PROVIDED DATA:
+ + +

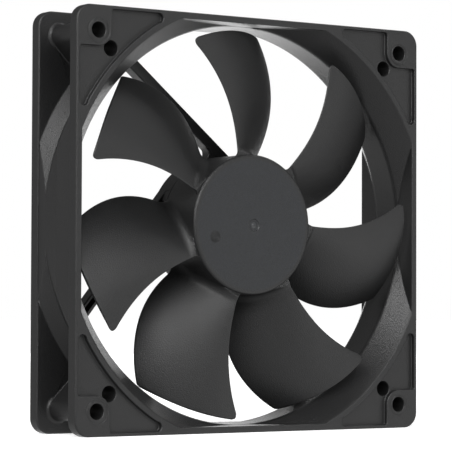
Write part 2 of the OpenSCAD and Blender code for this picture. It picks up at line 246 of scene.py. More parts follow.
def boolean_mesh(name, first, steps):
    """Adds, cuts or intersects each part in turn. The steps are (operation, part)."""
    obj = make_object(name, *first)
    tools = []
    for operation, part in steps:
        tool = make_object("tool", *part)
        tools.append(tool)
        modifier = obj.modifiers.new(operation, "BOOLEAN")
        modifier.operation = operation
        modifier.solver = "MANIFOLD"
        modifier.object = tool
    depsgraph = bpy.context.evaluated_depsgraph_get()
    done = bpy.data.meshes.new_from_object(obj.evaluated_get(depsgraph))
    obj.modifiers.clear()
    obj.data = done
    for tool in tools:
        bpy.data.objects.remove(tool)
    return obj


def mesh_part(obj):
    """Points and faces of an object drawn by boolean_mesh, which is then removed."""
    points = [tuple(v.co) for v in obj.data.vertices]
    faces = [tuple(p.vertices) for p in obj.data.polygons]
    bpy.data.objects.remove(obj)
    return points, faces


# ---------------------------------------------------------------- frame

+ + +

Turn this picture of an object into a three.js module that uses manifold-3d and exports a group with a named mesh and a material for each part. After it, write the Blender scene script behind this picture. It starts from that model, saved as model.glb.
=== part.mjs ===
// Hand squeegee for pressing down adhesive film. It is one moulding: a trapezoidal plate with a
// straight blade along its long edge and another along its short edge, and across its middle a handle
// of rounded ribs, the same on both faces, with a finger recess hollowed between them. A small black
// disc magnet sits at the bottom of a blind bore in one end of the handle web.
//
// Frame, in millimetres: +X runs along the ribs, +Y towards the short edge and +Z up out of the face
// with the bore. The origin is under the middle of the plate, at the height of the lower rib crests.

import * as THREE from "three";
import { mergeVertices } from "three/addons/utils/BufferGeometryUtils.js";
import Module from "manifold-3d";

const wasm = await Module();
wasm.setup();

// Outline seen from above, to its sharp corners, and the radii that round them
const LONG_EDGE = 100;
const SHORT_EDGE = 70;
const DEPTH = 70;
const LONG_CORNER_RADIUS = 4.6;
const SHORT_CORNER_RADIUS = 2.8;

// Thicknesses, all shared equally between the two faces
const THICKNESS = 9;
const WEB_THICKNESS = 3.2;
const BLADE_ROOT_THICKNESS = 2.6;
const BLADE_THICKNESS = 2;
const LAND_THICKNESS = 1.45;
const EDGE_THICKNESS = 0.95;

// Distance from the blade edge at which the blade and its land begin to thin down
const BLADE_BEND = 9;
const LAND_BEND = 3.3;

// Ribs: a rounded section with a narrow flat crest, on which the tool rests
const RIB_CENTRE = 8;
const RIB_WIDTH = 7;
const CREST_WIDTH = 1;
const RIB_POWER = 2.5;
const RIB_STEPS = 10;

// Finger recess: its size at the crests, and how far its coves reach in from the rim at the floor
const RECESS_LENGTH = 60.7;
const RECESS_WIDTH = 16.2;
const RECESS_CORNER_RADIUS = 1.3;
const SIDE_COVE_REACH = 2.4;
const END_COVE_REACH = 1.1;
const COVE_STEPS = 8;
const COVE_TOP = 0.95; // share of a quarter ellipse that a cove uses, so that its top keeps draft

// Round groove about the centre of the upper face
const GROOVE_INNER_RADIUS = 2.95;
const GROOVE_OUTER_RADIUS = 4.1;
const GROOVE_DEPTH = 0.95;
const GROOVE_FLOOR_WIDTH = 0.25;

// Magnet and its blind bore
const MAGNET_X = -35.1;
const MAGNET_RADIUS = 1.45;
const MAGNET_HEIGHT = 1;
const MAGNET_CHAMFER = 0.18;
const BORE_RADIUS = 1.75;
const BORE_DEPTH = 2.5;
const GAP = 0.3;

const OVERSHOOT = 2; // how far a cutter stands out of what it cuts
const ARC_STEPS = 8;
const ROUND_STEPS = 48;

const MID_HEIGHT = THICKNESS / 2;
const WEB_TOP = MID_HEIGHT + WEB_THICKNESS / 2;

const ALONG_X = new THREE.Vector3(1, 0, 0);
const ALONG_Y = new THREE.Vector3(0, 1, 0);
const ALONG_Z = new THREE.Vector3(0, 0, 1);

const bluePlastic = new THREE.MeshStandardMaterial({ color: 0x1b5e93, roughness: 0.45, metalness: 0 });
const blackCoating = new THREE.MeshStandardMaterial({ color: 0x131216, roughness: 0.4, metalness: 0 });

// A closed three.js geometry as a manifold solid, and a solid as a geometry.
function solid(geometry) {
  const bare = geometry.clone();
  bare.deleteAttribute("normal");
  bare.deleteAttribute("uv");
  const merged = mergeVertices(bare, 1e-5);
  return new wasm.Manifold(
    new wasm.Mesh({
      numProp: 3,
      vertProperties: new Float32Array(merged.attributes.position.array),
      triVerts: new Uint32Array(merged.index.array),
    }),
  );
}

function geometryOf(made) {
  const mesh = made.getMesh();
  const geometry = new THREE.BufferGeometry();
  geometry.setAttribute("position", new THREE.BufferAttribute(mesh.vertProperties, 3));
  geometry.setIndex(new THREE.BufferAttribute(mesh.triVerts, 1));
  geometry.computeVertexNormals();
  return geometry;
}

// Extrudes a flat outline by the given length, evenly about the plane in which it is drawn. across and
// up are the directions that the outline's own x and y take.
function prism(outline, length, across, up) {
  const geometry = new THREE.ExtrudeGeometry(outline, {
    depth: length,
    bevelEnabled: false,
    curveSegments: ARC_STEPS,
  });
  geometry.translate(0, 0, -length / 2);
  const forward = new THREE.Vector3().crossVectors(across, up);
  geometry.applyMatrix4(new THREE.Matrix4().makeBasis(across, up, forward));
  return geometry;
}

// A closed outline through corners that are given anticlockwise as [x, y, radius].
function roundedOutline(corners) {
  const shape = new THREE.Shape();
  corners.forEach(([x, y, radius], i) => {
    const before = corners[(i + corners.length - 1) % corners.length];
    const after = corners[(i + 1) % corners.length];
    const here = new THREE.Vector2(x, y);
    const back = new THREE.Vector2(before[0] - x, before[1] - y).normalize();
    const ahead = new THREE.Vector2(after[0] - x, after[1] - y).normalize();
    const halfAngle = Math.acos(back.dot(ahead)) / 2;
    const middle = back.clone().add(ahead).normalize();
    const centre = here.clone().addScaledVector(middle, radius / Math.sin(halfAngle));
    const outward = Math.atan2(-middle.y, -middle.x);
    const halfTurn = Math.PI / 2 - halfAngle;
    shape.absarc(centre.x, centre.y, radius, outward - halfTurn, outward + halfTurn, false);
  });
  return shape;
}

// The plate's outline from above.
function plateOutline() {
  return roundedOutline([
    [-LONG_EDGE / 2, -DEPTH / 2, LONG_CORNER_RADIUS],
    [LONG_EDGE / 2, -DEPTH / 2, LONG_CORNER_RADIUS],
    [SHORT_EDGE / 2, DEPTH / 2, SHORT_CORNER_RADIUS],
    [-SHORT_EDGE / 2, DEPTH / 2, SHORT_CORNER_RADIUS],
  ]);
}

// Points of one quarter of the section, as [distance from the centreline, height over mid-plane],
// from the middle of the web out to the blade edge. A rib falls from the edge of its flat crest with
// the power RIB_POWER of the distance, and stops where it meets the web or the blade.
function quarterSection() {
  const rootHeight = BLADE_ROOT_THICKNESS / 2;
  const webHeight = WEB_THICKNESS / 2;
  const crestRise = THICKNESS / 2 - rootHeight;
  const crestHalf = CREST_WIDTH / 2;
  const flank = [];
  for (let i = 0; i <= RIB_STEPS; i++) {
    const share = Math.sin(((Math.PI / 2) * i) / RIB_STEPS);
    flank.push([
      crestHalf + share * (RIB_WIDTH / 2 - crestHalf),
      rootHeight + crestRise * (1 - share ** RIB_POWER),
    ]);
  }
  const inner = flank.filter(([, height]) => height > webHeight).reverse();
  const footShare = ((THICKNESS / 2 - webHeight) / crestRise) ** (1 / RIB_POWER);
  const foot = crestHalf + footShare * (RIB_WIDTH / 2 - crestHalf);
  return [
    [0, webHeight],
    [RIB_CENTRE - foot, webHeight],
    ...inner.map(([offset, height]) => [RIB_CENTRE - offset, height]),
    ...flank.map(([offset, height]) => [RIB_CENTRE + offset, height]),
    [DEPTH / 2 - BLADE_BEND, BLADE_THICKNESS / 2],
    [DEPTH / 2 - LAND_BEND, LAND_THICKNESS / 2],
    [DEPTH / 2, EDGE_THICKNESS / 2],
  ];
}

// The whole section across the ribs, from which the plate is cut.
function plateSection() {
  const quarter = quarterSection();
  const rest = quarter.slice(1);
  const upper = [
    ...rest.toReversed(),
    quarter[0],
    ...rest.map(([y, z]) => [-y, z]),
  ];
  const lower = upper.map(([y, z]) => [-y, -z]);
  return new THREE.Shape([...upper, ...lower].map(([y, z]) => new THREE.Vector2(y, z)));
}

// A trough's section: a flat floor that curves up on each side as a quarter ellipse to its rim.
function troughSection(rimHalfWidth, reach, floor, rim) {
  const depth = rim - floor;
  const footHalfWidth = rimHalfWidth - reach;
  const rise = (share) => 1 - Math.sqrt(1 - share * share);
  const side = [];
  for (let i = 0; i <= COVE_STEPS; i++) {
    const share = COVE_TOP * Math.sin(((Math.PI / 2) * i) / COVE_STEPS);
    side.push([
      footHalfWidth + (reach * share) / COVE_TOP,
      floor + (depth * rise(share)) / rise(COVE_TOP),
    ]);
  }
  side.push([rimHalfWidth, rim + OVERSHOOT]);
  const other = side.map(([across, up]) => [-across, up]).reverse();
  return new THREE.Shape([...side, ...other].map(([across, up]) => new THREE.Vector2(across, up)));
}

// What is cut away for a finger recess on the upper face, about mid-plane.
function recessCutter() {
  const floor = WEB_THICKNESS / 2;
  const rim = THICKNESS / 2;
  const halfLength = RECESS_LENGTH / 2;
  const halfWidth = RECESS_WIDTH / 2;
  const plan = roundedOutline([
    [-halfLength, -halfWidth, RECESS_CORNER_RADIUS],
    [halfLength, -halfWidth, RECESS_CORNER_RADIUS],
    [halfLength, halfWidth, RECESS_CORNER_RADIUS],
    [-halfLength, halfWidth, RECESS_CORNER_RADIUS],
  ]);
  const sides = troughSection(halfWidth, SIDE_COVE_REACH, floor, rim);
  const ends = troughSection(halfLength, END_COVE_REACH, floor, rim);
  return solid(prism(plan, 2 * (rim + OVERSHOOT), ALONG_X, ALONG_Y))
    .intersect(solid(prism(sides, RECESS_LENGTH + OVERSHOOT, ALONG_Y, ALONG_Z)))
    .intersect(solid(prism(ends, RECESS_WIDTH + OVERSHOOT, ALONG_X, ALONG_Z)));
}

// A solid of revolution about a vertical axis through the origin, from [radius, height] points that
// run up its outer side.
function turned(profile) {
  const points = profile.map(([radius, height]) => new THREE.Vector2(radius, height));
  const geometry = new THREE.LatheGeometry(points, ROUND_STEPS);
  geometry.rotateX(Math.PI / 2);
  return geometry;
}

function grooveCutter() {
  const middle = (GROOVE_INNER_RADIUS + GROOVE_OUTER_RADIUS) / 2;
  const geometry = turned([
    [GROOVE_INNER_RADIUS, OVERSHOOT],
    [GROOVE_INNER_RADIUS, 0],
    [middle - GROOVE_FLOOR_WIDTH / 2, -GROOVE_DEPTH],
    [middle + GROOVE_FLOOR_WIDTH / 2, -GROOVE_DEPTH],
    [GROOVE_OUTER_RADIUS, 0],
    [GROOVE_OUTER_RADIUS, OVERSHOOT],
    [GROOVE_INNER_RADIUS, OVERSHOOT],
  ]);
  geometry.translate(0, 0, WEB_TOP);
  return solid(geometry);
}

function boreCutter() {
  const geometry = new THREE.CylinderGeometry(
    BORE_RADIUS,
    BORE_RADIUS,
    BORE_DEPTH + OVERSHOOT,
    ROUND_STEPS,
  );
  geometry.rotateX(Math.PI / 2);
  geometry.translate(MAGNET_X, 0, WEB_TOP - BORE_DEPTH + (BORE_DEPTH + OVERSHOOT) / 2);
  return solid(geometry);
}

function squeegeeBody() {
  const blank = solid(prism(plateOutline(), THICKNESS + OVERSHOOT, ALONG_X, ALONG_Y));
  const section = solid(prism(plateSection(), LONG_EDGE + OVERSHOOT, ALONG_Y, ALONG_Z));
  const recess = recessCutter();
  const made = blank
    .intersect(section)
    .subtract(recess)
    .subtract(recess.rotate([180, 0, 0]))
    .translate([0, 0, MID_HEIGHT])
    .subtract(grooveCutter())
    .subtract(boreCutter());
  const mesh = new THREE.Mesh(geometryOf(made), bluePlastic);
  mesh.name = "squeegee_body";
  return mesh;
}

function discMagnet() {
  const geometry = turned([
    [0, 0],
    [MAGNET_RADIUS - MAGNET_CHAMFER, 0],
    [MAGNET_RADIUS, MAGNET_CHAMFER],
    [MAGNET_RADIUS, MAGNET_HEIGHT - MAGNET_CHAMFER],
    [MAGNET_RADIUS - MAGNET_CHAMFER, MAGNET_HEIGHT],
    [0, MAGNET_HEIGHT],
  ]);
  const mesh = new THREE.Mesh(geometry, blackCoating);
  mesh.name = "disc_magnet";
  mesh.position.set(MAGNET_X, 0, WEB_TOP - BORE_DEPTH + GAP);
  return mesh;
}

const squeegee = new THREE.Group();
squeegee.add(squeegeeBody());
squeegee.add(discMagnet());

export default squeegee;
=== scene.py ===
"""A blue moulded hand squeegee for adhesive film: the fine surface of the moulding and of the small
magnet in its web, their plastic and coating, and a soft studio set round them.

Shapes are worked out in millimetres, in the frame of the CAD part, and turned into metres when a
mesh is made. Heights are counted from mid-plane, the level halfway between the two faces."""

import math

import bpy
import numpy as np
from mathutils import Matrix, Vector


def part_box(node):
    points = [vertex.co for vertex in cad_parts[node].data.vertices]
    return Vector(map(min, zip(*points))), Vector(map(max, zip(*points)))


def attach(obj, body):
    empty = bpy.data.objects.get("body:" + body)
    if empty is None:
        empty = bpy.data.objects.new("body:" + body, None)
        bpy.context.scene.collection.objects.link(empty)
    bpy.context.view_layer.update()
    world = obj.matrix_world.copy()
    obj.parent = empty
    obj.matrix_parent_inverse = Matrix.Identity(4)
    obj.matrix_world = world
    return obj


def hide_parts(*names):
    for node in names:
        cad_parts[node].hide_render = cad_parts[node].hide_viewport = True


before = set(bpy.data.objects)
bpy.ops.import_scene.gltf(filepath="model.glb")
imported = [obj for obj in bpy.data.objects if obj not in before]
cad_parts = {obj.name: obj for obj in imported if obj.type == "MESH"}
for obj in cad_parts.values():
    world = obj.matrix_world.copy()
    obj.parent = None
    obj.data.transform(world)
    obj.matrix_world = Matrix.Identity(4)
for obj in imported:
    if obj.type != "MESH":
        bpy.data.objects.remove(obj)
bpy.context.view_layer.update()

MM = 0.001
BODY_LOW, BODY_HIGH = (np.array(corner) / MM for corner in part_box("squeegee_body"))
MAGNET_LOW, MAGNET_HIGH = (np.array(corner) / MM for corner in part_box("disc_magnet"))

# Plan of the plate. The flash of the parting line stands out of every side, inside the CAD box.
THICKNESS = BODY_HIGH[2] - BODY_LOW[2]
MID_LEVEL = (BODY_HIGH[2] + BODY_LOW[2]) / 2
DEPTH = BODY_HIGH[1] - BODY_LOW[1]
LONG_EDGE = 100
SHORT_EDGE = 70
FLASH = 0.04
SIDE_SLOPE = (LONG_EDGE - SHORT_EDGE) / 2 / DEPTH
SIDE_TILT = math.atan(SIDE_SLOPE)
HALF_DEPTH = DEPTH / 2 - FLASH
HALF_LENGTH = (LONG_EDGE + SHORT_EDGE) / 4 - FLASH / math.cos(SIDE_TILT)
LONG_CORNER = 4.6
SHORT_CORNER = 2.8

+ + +

SET PROBLEM:
Reproduce only the lines from the one containing "bpy.context.scene.collection.objects.link(empty)" through the one containing "before = set(bpy.data.objects)", inclusive of both.

RESPONSE BELOW:
        bpy.context.scene.collection.objects.link(empty)
    bpy.context.view_layer.update()
    world = obj.matrix_world.copy()
    obj.parent = empty
    obj.matrix_parent_inverse = Matrix.Identity(4)
    obj.matrix_world = world
    return obj


def hide_parts(*names):
    for node in names:
        cad_parts[node].hide_render = cad_parts[node].hide_viewport = True


before = set(bpy.data.objects)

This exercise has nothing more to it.